Zombieland: Double Tap (R) ★★½

Review Date: October 18th, 2019

If you liked Zombieland, you'll probably like Zombieland: Double Tap, just not as much. It has some good laughs, although they don't come as frequently. It has some clever moments, but not as many. And the character interaction is fun, at least most of the time. In short, like many follow-ups, it's savvy enough to replicate most of what made its predecessor well-liked and perhaps that's all viewers want from their sequels in today's market. Are new things scary? Are bursts of inspiration intimidating? It says something that one of Double Tap's two best sequences comes during an intra-credits "Easter egg" and features Bill Murray (two zombie movies in one year - see also The Dead Don't Die). The other one involves the opening "Columbia Pictures" logo.
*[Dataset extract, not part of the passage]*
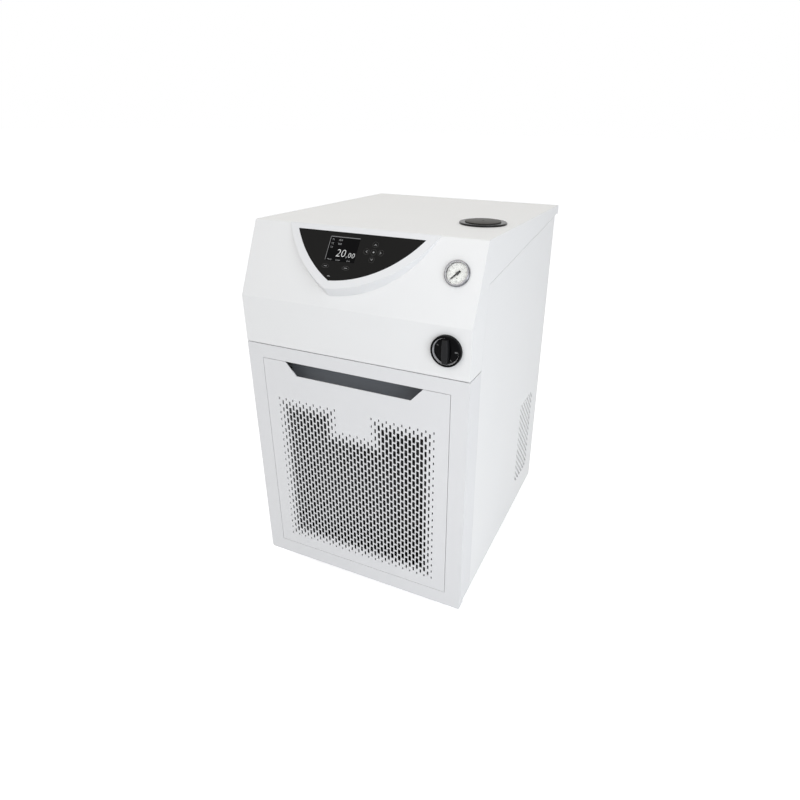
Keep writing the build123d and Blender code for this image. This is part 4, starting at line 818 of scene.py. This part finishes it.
small, word_size, small_lean = 0.0034, 0.00306, 0.1
first_line, line_step, label_start, value_start, word_base = -0.0062, 0.0054, 0.0030, 0.0132, -0.0338
rows = []
for k, (label, value) in enumerate((("T1", "20.0"), ("T2", "20.0"), ("T3", ""))):
    y = first_line - k * line_step
    rows.append(written(label, small, pane_low.x + label_start, y, lean=small_lean))
    if value:
        rows.append(written(value, small, pane_low.x + value_start, y, lean=small_lean))
for word, start in (("Menu", 0.0035), ("Level", 0.0165), ("Unit", 0.0330)):
    rows.append(written(word, word_size, pane_low.x + start, word_base))
printed("display_rows", [], pane_plane, faint_light, "housing", "display_black", extra=rows)

border_high, border_low, border_foot, border_wide = -0.0002, -0.0013, -0.0340, 0.0008
border = [rectangle(pane_low.x, pane_high.x, border_low, border_high),
          rectangle(pane_low.x, pane_low.x + border_wide, border_foot, border_high)]
printed("display_border", border, pane_plane, frame_ink, "housing", "display_black")
print("display marks:", len(digits), "groups of digits and", len(rows), "small words")

# %% [markdown]
# ## The pressure gauge
# A small gauge has a printed dial behind glass: ten ticks over 270 degrees, a number at
# every third of them and two lines under the middle. The prints are laid on the dial's
# own plane, under the moving pointer. A bright ring lines the case under the glass, and
# the pointer gets a counterweight.

# %% Dial prints
dial_plane = front_plane_of("gauge_dial")
dial_low, dial_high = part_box("gauge_dial")
dial_centre = (dial_low + dial_high) / 2
normal = Vector(dial_plane.col[2][:3])
offset = (Vector(dial_plane.translation) - dial_centre).dot(normal)
dial_plane.translation = dial_centre + normal * offset
tick_count, first_angle, tick_step, number_every = 10, 225, 30, 3
tick_inner, tick_outer, tick_line = 0.0104, 0.0120, 0.0004
number_size, number_radius, number_drop = 0.0021, 0.0086, 0.0007
# Each line under the middle: half its length, its lower and its upper edge.
dial_lines = ((0.0010, -0.0062, -0.0056), (0.0016, -0.0096, -0.0090))

ticks, numbers = [], []
for k in range(tick_count):
    angle = first_angle - tick_step * k
    ticks += tick(angle, tick_inner, tick_outer, tick_line)
    if k % number_every == 0:
        x, y = number_radius * cos(radians(angle)), number_radius * sin(radians(angle))
        numbers.append(written(str(k), number_size, x, y - number_drop, "CENTER"))
ticks += [rectangle(-half, half, low, high) for half, low, high in dial_lines]
printed("dial_marks", ticks, dial_plane, dial_ink, "housing", "dial_white", extra=numbers)
print("gauge ticks:", tick_count, "numbers:", len(numbers))

# %% Bright inner ring and the pointer's counterweight
case_low, case_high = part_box("gauge_case")
pointer_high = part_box("gauge_pointer")[1]
bright_inner, bright_outer, bright_slope = 0.0140, 0.0155, 0.0003
bright_foot, bright_edge, bright_face = 0.0025, 0.00312, 0.0032
bright_profile = [(bright_inner, bright_foot), (bright_inner, bright_edge),
                  (bright_inner + bright_slope, bright_face), (bright_outer, bright_face),
                  (bright_outer, bright_foot)]
new_piece("gauge_bright_ring", *placed(turned(bright_profile, plain_turn), dial_plane), pearl,
          "housing", "gauge_rim")

weight_low, weight_high, weight_angle = 0.0013, 0.0017, 45
# Half the weight's outline: distances from the pivot and half its width there.
weight_half = [(0.0, 0.0009), (0.0026, 0.0015), (0.0050, 0.0015)]
weight_outline = [(x, -y) for x, y in weight_half] + weight_half[::-1]
weight_seat = dial_plane @ Matrix.Rotation(radians(weight_angle), 4, "Z")
weight = placed(plate(weight_outline, weight_low, weight_high), weight_seat)
new_piece("pointer_weight", *weight, needle_black, "gauge_pointer", "pointer_black")
print("gauge case:", [round(v * 1000, 1) for v in case_high - case_low], "pointer up to",
      round(pointer_high.z, 4))

# %% [markdown]
# ## The rotary switch
# The switch is a black dish with a barrel-shaped grip across it and a bright ring round
# its wall. The ring is turned with a slight flare: a straight wall would mirror only the
# black dish, while a flared one catches the light as a crescent.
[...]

Zombieland arrived in theaters ten years ago. The gap is curious - why wait a decade to make a sequel if the first movie was deemed sufficiently successful to warrant one? There is one benefit to the delay, however. Ten years is long enough to dim the memories of Zombieland's unique elements, thereby making Double Tap seem less like a repetition of the first movie, which is what it is. This is a zombie-comedy-road movie just like its predecessor.

When Zombieland was released in 2009, the concept of a zombie satire, although by no means original, at least maintained an aura of freshness. The same is not true in 2019. The intervening decade has been tough on "serious" zombie movies. As a result, many filmmakers have opted to take the route traveled by director Ruben Fleischer (who, in between Zombielands, made Gangster Squad and Venom), resulting in a comedic bent becoming the default tone for a zombie-apocalypse story. Double Tap doesn't do enough to differentiate it from dozens of other films.

The four principals (plus Bill Murray) are back: tough-talking redneck zombie killer Tallahassee (Woody Harrelson), no longer in search of the perfect Twinkie; his too-earnest, rule-making sidekick Columbus (Jesse Eisenberg); Columbus' zombie ass-kicking girlfriend, Wichita (Emma Stone); and Wichita's younger sister, Little Rock (Abagail Breslin). Double Tap opens with them liberating the White House for their personal use. Eventually, growing tired of living it up in the Oval Office by day and the Lincoln Bedroom by night, Wichita and Little Rock take off. During the break, Columbus hooks up with Madison (Zoey Deutch), an airhead he meets at the mall. This creates friction when Wichita returns, sans Little Rock, who is off traveling with the pacifist weed-smoker Berkeley (Avan Jogia). This provokes a rescue road-trip that leads first to Graceland, where Elvis-lover Nevada (Rosario Dawson) runs a hotel, then to Babylon, a post-apocalyptic hippie community that is unable to cope when the zombies come calling.

While Rosario Dawson and Zoey Deutch add a little spark to the proceedings, there's not much meaningful development of the returning quartet, who seem content to go through the motions. In Zombieland, the viewer felt their humanity. That's not so much the case here, where only Tallahassee gets anything resembling a meaningful arc. A Tennessee meeting with a Tallahassee doppelganger named Albuquerque (Luke Wilson) and his Columbus-like sidekick Flagstaff (Thomas Middleditch) falls flat, failing to deliver the big laughs it sets up. An ongoing gag about the group having to travel in a minivan (instead of something bigger and badder) runs out of gas before the car does.

There are more zombies in Double Tap than in Zombieland but, as was the case in the earlier film, they're the least interesting element on-screen. They have been subdivided into four categories: the homer (standard dumb brain-eater), the Hawking (smart brain-eater), the ninja (stealthy, don't-see-it-coming brain-eater), and the T-800 (Terminator brain-eater, no Schwarzenegger accent). They pop up whenever the movie needs an action sequence. There's little or no horror in Double Tap but that shouldn't be a surprise. When was the last time anything featuring a zombie was scary?

Fleischer loves having words pop up on screen - everything from zombie information to which of Columbus' rules a particular action illustrates. (Rules include: cardio, always wear seat belts, travel light, etc.) Those were funny and clever in Zombieland. The same isn't necessarily true of Double Tap, where they seem more like obligatory visual clutter. All of this brings us to the Bill Murray cameo, which is shoehorned in somewhere between the Second Assistant Director and the Gaffer. It's an odd scene that feels more like a stand-alone short film than a necessary addendum. If you stay through the whole film, be sure not to leave too early.

Double Tap isn't the first time I've been let down by a sequel that feels the need to regurgitate the original rather than moving forward into new territory. I liked the characters more than the setting in the first movie and this installment brings them back for a curtain call. Overall, however, Double Tap raises the red flag flown by many unnecessary sequels: Why bother? Zombie movies - whether comedies or true horror - are passé. Time to let them languish in the grave where they belong.